#### [Source excerpt]
▼▼▼

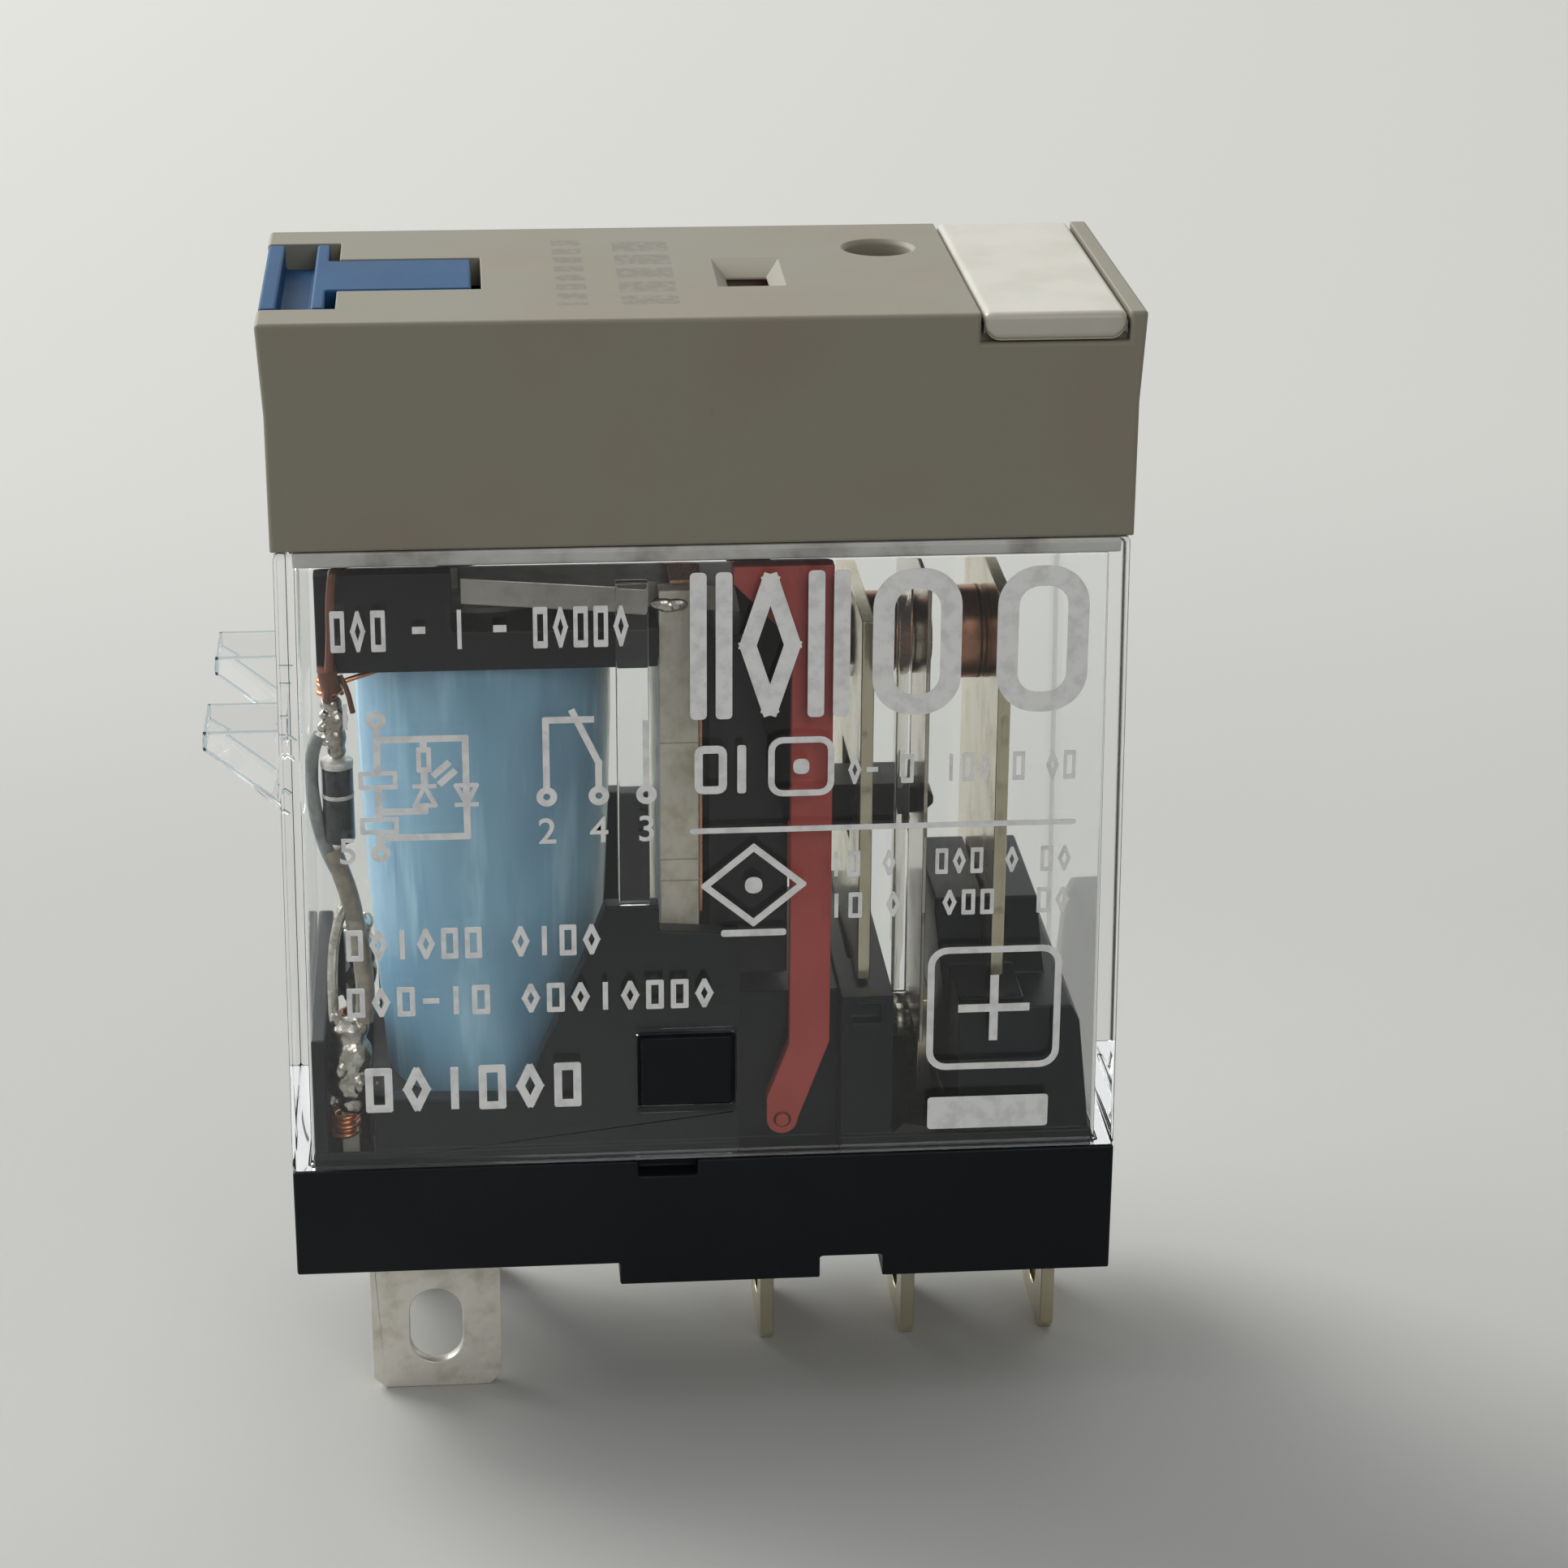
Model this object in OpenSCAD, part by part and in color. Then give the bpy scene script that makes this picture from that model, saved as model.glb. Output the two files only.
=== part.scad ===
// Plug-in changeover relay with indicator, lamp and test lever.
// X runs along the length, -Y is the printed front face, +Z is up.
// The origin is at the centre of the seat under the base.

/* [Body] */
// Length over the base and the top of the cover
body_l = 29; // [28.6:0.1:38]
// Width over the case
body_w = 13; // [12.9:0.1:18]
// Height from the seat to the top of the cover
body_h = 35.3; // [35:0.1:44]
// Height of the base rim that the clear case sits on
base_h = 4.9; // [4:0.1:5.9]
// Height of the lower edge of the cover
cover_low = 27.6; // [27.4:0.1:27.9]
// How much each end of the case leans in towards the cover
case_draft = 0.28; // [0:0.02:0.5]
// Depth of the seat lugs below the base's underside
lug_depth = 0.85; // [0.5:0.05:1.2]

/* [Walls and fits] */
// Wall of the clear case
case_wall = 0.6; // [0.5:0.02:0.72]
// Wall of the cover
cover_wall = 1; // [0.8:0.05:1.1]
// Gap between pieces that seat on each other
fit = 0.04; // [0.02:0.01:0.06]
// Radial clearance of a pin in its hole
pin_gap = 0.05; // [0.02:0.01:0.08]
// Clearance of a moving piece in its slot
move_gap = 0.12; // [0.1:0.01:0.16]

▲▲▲

#### [Requirements]
Please write out exactly the lines from the start of the data through the line that contains "under the base.", both ends included, and nothing else.

#### [Written answer]
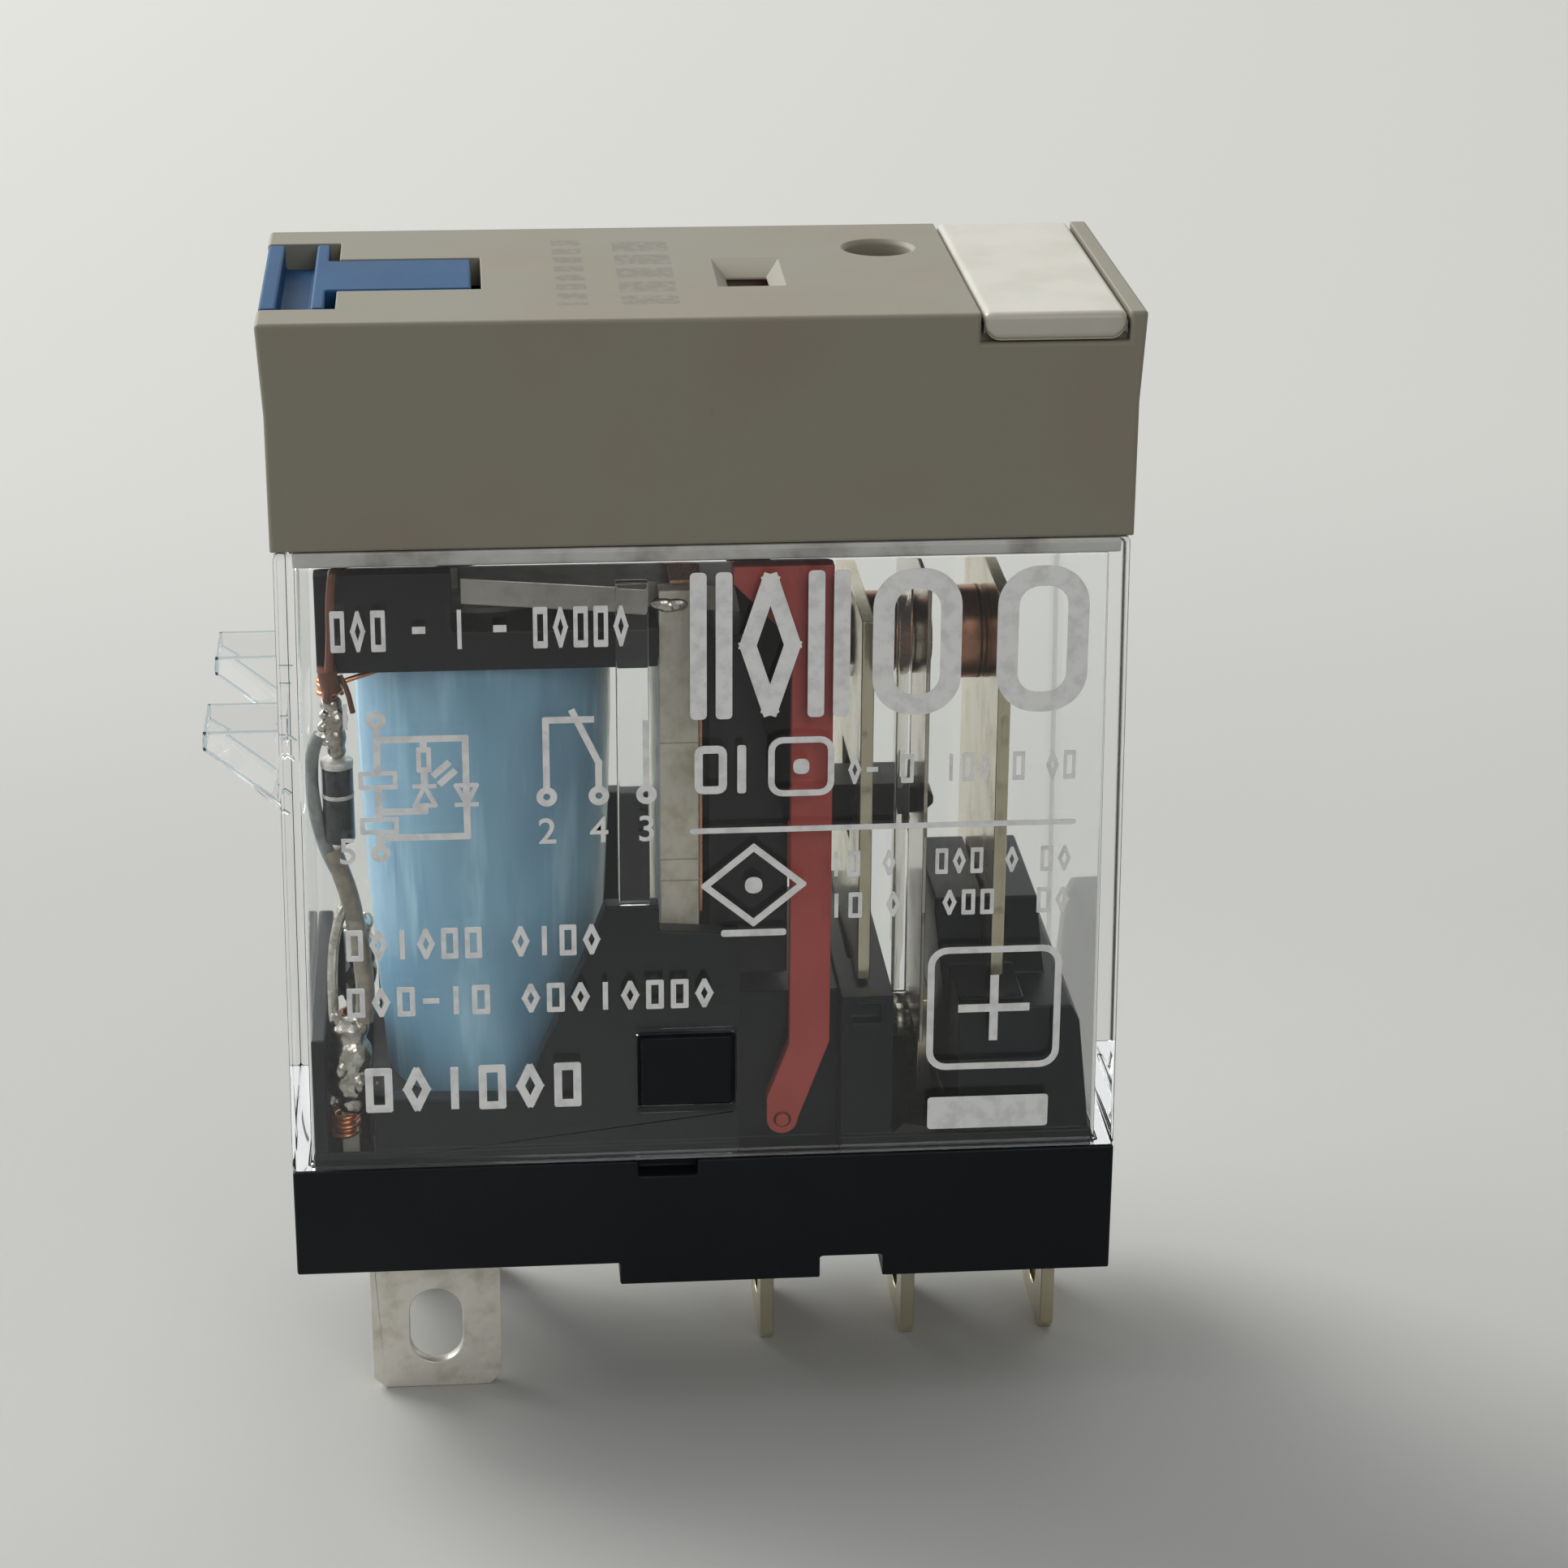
Model this object in OpenSCAD, part by part and in color. Then give the bpy scene script that makes this picture from that model, saved as model.glb. Output the two files only.
=== part.scad ===
// Plug-in changeover relay with indicator, lamp and test lever.
// X runs along the length, -Y is the printed front face, +Z is up.
// The origin is at the centre of the seat under the base.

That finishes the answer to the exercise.